--- Aim of the task ---
Copy every line in which the string "each" occurs.

--- Supplied records ---
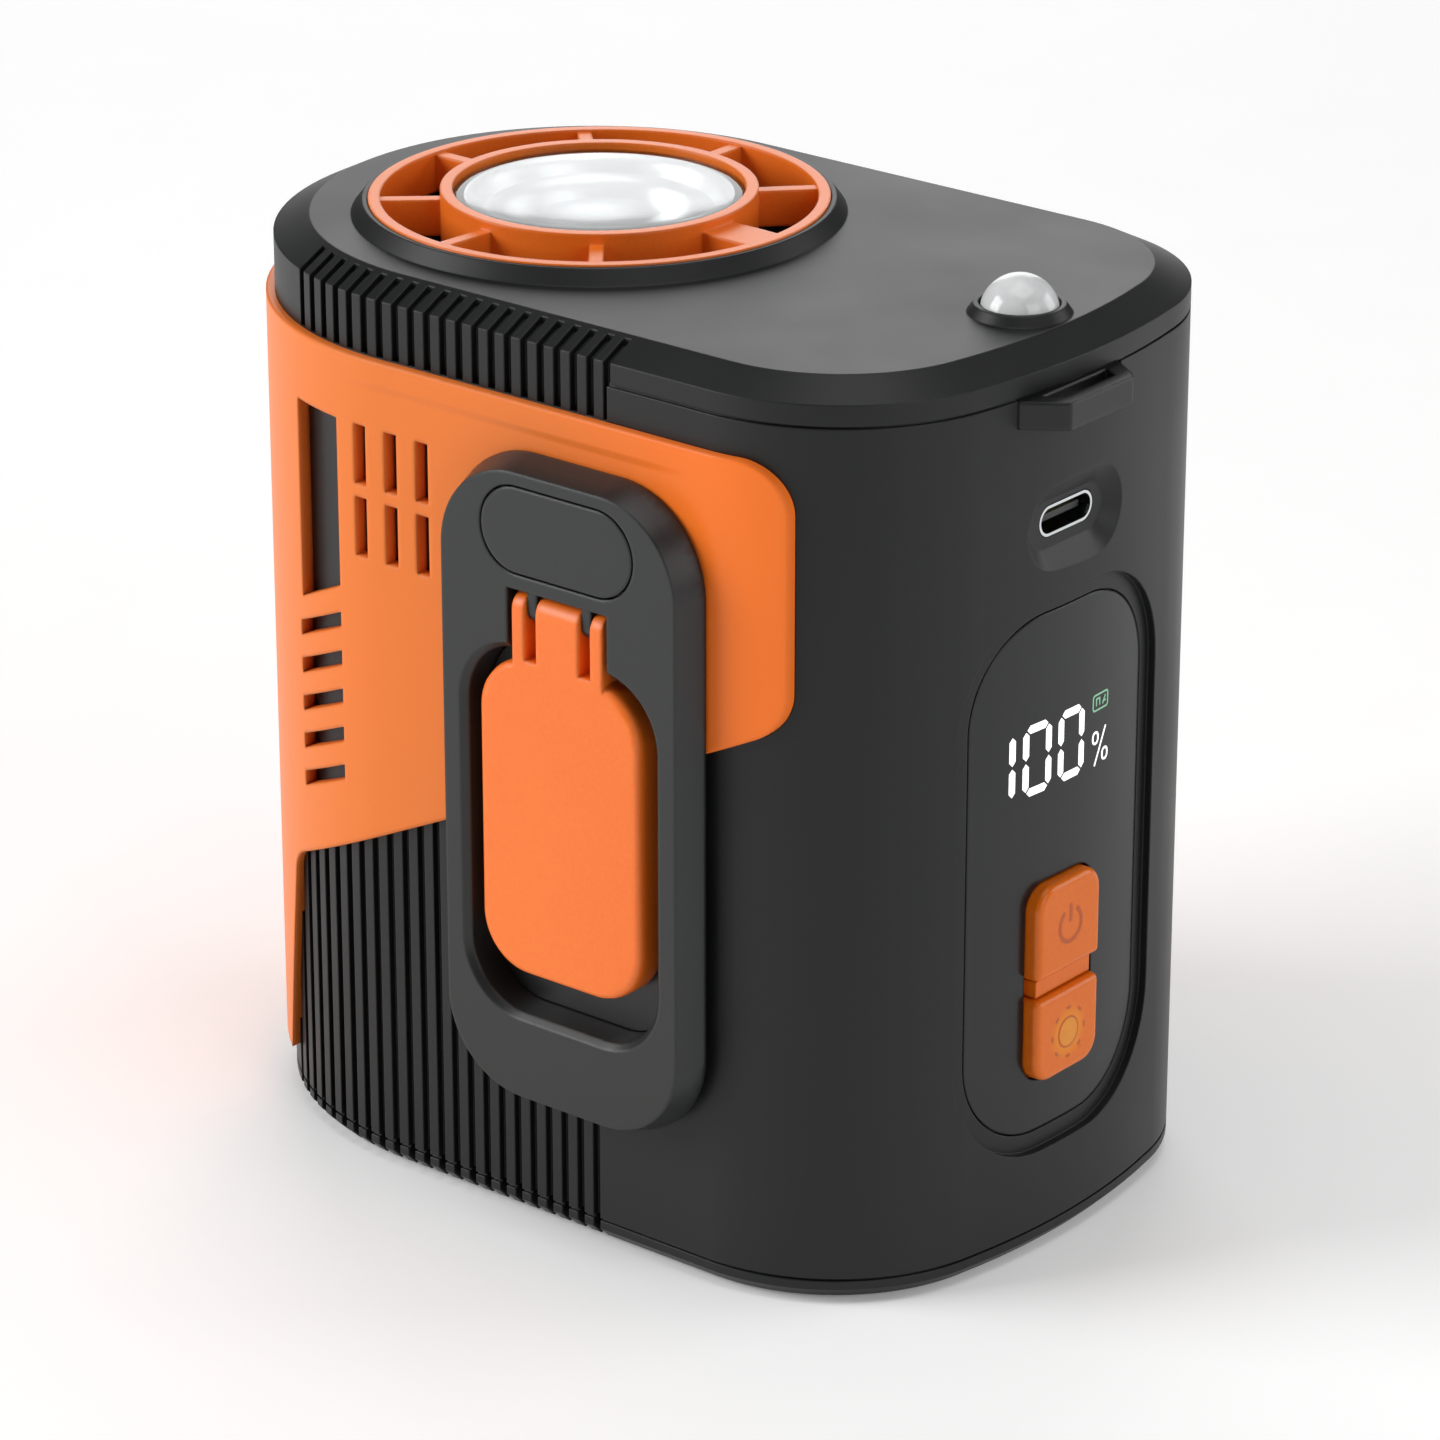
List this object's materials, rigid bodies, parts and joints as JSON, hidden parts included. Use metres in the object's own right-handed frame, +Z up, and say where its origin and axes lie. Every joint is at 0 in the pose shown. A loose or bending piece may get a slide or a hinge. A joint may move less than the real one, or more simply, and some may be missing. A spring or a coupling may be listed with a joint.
{
  "type": "jump starter pack",
  "caption": "Compact jump starter pack with a lamp in a vented fan ring, dome light, percentage display, push buttons, USB-C port, lanyard loop and a hinged flap over the jump-lead socket.",
  "frame": {"origin": "centre of the underside, on the bottom face of the rubber pad", "axes": "+Z up through the flat top, +X towards the display end, -Y towards the side with the flap"},
  "size_m": [0.1035, 0.0723, 0.104],
  "materials": {
    "charcoal_plastic": "fine moulded grain",
    "frame_plastic": "satin, slightly green charcoal",
    "orange_plastic": "satin",
    "orange_gloss": "semi-gloss",
    "rubber": "matte",
    "clear_lens": "clear polycarbonate",
    "pearl_dome": "milky polycarbonate",
    "mirror_coat": "vacuum-metallised plastic",
    "led": "phosphor",
    "white_plastic": "moulded",
    "display_window": "smoked satin window",
    "circuit_board": "solder mask",
    "steel": "plated",
    "aluminium": "machined",
    "copper": "copper strip",
    "gold_contact": "gold plated",
    "fan_plastic": "moulded",
    "socket_blue": "nylon",
    "cell_foil": "pouch foil",
    "part_black": "moulded"
  },
  "bodies": {
    "housing": {"main_shell": "charcoal_plastic", "base_cap": "charcoal_plastic", "base_pad": "rubber", "base_screws": "steel", "top_lid": "charcoal_plastic", "side_wrap": "orange_plastic", "vent_ring": "orange_plastic", "lamp_lens": "clear_lens", "lamp_reflector": "mirror_coat", "lamp_led": "led", "lamp_board": "white_plastic", "lamp_heatsink": "aluminium", "fan_frame": "fan_plastic", "fan_screws": "steel", "beacon_lens": "pearl_dome", "beacon_board": "circuit_board", "beacon_led": "led", "side_frame": "frame_plastic", "frame_badge": "frame_plastic", "hinge_pin": "steel", "socket_plate": "part_black", "jump_socket": "socket_blue", "socket_contacts": "gold_contact", "display_plate": "display_window", "display_module": "white_plastic", "display_board": "circuit_board", "display_screws": "steel", "button_bridge": "orange_gloss", "switch_bodies": "part_black", "usb_shell": "steel", "usb_tongue": "part_black", "usb_board": "circuit_board", "lanyard_loop": "charcoal_plastic", "battery_cells": "cell_foil", "cell_cradle": "white_plastic", "bus_bars": "copper", "main_board": "circuit_board", "board_inductor": "part_black", "board_capacitors": "part_black", "power_mosfets": "part_black", "board_screws": "steel"},
    "flap": {"socket_flap": "orange_plastic"},
    "fan": {"fan_rotor": "fan_plastic"},
    "power_key": {"power_button": "orange_gloss", "power_plunger": "part_black"},
    "light_key": {"light_button": "orange_gloss", "light_plunger": "part_black"}
  },
  "joints": [
    {"name": "flap_hinge", "type": "hinge", "parent": "housing", "child": "flap", "pos_m": [0.0115, -0.03635, 0.07125], "axis": [-1, 0, 0], "range_deg": [0, 100]},
    {"name": "fan_spin", "type": "hinge", "parent": "housing", "child": "fan", "pos_m": [-0.0147, 0, 0.078], "axis": [0, 0, 1], "continuous": true},
    {"name": "power_press", "type": "slide", "parent": "housing", "child": "power_key", "axis": [-1, 0, 0], "range_m": [0, 0.0005], "stiffness_N_per_m": 3000},
    {"name": "light_press", "type": "slide", "parent": "housing", "child": "light_key", "axis": [-1, 0, 0], "range_m": [0, 0.0005], "stiffness_N_per_m": 3000}
  ]
}
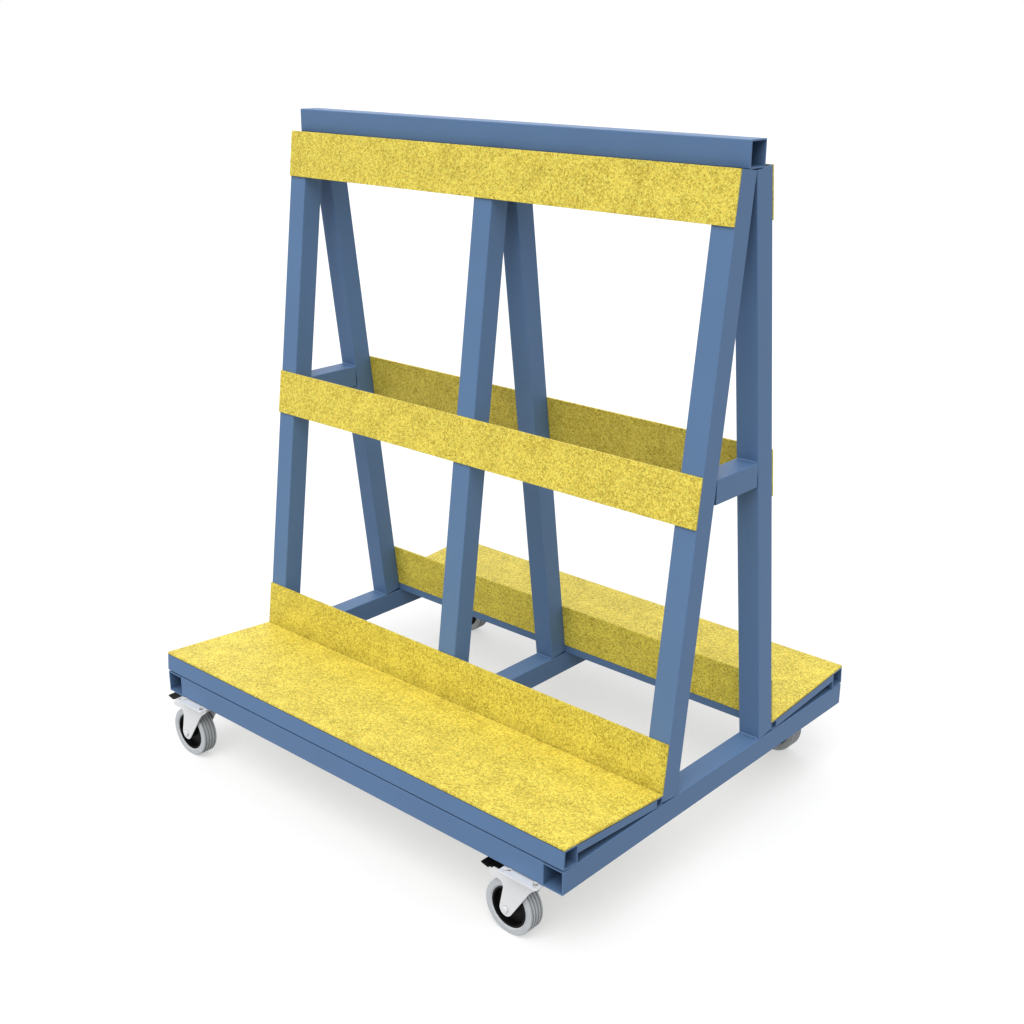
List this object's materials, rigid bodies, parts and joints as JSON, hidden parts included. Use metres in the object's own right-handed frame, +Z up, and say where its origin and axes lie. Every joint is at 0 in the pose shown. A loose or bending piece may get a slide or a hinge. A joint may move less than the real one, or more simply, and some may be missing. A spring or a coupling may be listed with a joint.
{
  "type": "sheet goods cart",
  "caption": "Two-sided A-frame cart for sheet goods: tube frame with a ridge, sloped side trays, lining strips, and braked swivel casters.",
  "frame": {"origin": "on the floor under the middle of the cart's overall box, pedals included", "axes": "+X along the ridge, -Y the front side, +Z up; all four casters trail towards -X"},
  "size_m": [1.2152, 1.0386, 1.4498],
  "materials": {
    "blue_paint": "satin",
    "lining_board": "matte",
    "zinc": "satin",
    "tyre_rubber": "matte",
    "black_plastic": "matte"
  },
  "bodies": {
    "cart": {"base_left": "blue_paint", "base_middle": "blue_paint", "base_right": "blue_paint", "base_front": "blue_paint", "base_back": "blue_paint", "leg_front_left": "blue_paint", "leg_front_middle": "blue_paint", "leg_front_right": "blue_paint", "leg_back_left": "blue_paint", "leg_back_middle": "blue_paint", "leg_back_right": "blue_paint", "crossbar_left": "blue_paint", "crossbar_right": "blue_paint", "ridge": "blue_paint", "tray_outer_front": "blue_paint", "tray_inner_front": "blue_paint", "tray_rails_front": "blue_paint", "tray_board_front": "lining_board", "tray_outer_back": "blue_paint", "tray_inner_back": "blue_paint", "tray_rails_back": "blue_paint", "tray_board_back": "lining_board", "strip_bottom_front": "lining_board", "strip_middle_front": "lining_board", "strip_top_front": "lining_board", "strip_bottom_back": "lining_board", "strip_middle_back": "lining_board", "strip_top_back": "lining_board", "king_pins": "zinc", "race_balls": "zinc", "plate_front_left": "zinc", "plate_front_right": "zinc", "plate_back_left": "zinc", "plate_back_right": "zinc"},
    "fork_body_front_left": {"fork_front_left": "zinc", "axle_front_left": "zinc", "sleeve_front_left": "zinc"},
    "wheel_body_front_left": {"wheel_centre_front_left": "black_plastic", "tyre_front_left": "tyre_rubber"},
    "pedal_body_front_left": {"pedal_front_left": "black_plastic"},
    "fork_body_front_right": {"fork_front_right": "zinc", "axle_front_right": "zinc", "sleeve_front_right": "zinc"},
    "wheel_body_front_right": {"wheel_centre_front_right": "black_plastic", "tyre_front_right": "tyre_rubber"},
    "pedal_body_front_right": {"pedal_front_right": "black_plastic"},
    "fork_body_back_left": {"fork_back_left": "zinc", "axle_back_left": "zinc", "sleeve_back_left": "zinc"},
    "wheel_body_back_left": {"wheel_centre_back_left": "black_plastic", "tyre_back_left": "tyre_rubber"},
    "pedal_body_back_left": {"pedal_back_left": "black_plastic"},
    "fork_body_back_right": {"fork_back_right": "zinc", "axle_back_right": "zinc", "sleeve_back_right": "zinc"},
    "wheel_body_back_right": {"wheel_centre_back_right": "black_plastic", "tyre_back_right": "tyre_rubber"},
    "pedal_body_back_right": {"pedal_back_right": "black_plastic"}
  },
  "joints": [
    {"name": "swivel_front_left", "type": "hinge", "parent": "cart", "child": "fork_body_front_left", "pos_m": [-0.4974, -0.47183, 0.146], "axis": [0, 0, 1], "continuous": true},
    {"name": "wheel_spin_front_left", "type": "hinge", "parent": "fork_body_front_left", "child": "wheel_body_front_left", "pos_m": [-0.5444, -0.47183, 0.058], "axis": [0, 1, 0], "continuous": true},
    {"name": "brake_front_left", "type": "hinge", "parent": "fork_body_front_left", "child": "pedal_body_front_left", "pos_m": [-0.5584, -0.47183, 0.13], "axis": [0, -1, 0], "range_deg": [0, 14]},
    {"name": "swivel_front_right", "type": "hinge", "parent": "cart", "child": "fork_body_front_right", "pos_m": [0.5126, -0.47183, 0.146], "axis": [0, 0, 1], "continuous": true},
    {"name": "wheel_spin_front_right", "type": "hinge", "parent": "fork_body_front_right", "child": "wheel_body_front_right", "pos_m": [0.4656, -0.47183, 0.058], "axis": [0, 1, 0], "continuous": true},
    {"name": "brake_front_right", "type": "hinge", "parent": "fork_body_front_right", "child": "pedal_body_front_right", "pos_m": [0.4516, -0.47183, 0.13], "axis": [0, -1, 0], "range_deg": [0, 14]},
    {"name": "swivel_back_left", "type": "hinge", "parent": "cart", "child": "fork_body_back_left", "pos_m": [-0.4974, 0.47183, 0.146], "axis": [0, 0, 1], "continuous": true},
    {"name": "wheel_spin_back_left", "type": "hinge", "parent": "fork_body_back_left", "child": "wheel_body_back_left", "pos_m": [-0.5444, 0.47183, 0.058], "axis": [0, 1, 0], "continuous": true},
    {"name": "brake_back_left", "type": "hinge", "parent": "fork_body_back_left", "child": "pedal_body_back_left", "pos_m": [-0.5584, 0.47183, 0.13], "axis": [0, -1, 0], "range_deg": [0, 14]},
    {"name": "swivel_back_right", "type": "hinge", "parent": "cart", "child": "fork_body_back_right", "pos_m": [0.5126, 0.47183, 0.146], "axis": [0, 0, 1], "continuous": true},
    {"name": "wheel_spin_back_right", "type": "hinge", "parent": "fork_body_back_right", "child": "wheel_body_back_right", "pos_m": [0.4656, 0.47183, 0.058], "axis": [0, 1, 0], "continuous": true},
    {"name": "brake_back_right", "type": "hinge", "parent": "fork_body_back_right", "child": "pedal_body_back_right", "pos_m": [0.4516, 0.47183, 0.13], "axis": [0, -1, 0], "range_deg": [0, 14]}
  ]
}
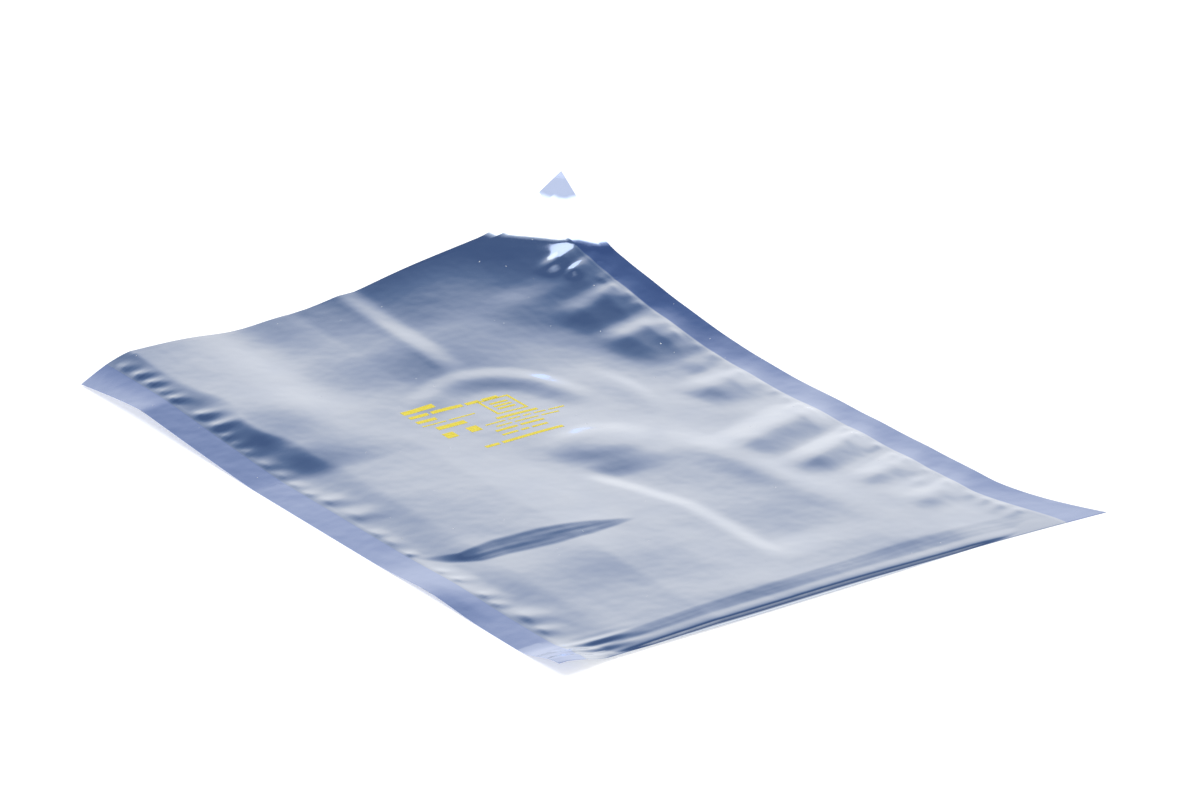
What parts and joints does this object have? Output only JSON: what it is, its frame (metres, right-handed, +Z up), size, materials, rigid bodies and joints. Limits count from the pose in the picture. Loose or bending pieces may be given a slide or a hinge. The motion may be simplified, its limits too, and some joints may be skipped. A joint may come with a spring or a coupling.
{
  "type": "static shielding bag",
  "caption": "Flat metallised film bag for circuit boards, folded at the bottom, welded up both sides, open at the mouth, lying empty with one curled corner.",
  "frame": {"origin": "on the resting surface, under the middle of the bag's outline", "axes": "+Y from the bottom fold towards the open mouth, +X across the bag towards the curled corner, +Z up"},
  "size_m": [0.272, 0.3594, 0.0474],
  "materials": {
    "metallised_film": "thin polyester film with an aluminium layer: a dull lavender-silver mirror with fine scuffs, a yellow printed panel in the middle of the upper wall"
  },
  "bodies": {
    "root": {"shielding_bag": "metallised_film"}
  },
  "joints": []
}
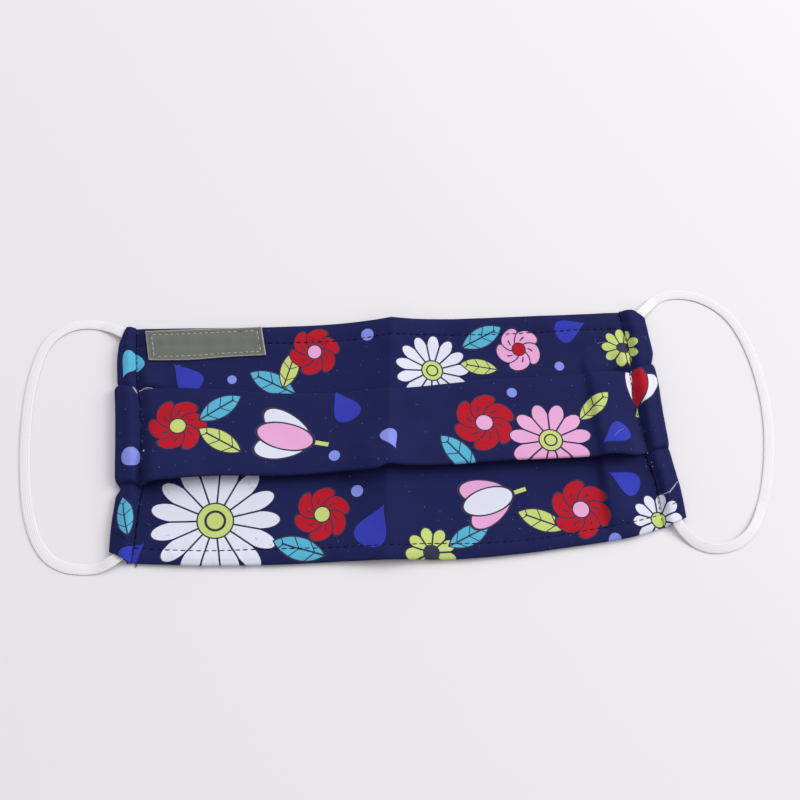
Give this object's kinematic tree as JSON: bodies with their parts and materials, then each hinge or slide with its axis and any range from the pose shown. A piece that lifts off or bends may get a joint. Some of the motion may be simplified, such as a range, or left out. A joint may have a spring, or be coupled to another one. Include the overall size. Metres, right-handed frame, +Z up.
{
  "type": "cloth face mask",
  "caption": "Flat-lying pleated cloth face mask: one box pleat across the front, hemmed edges, a side casing and a flat elastic ear loop at each end, and a bare label.",
  "frame": {"origin": "on the surface that the mask lies on, under the middle of the cloth without its ear loops", "axes": "+X across the mask from its left casing to its right one, +Y from its lower edge to its upper edge, +Z up, out of the face of the cloth"},
  "size_m": [0.2617, 0.1002, 0.008],
  "materials": {
    "printed_cloth": "plain woven cotton, navy with a printed pattern, matt",
    "woven_label": "woven grey-green tape, stitched down, matt",
    "elastic": "flat knitted elastic, white, matt"
  },
  "bodies": {
    "root": {"pleated_panel": "printed_cloth", "left_casing": "printed_cloth", "right_casing": "printed_cloth", "label": "woven_label", "left_ear_loop": "elastic", "right_ear_loop": "elastic"}
  },
  "joints": []
}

--- The solution ---
Give this object's kinematic tree as JSON: bodies with their parts and materials, then each hinge or slide with its axis and any range from the pose shown. A piece that lifts off or bends may get a joint. Some of the motion may be simplified, such as a range, or left out. A joint may have a spring, or be coupled to another one. Include the overall size. Metres, right-handed frame, +Z up.
  "caption": "Flat-lying pleated cloth face mask: one box pleat across the front, hemmed edges, a side casing and a flat elastic ear loop at each end, and a bare label.",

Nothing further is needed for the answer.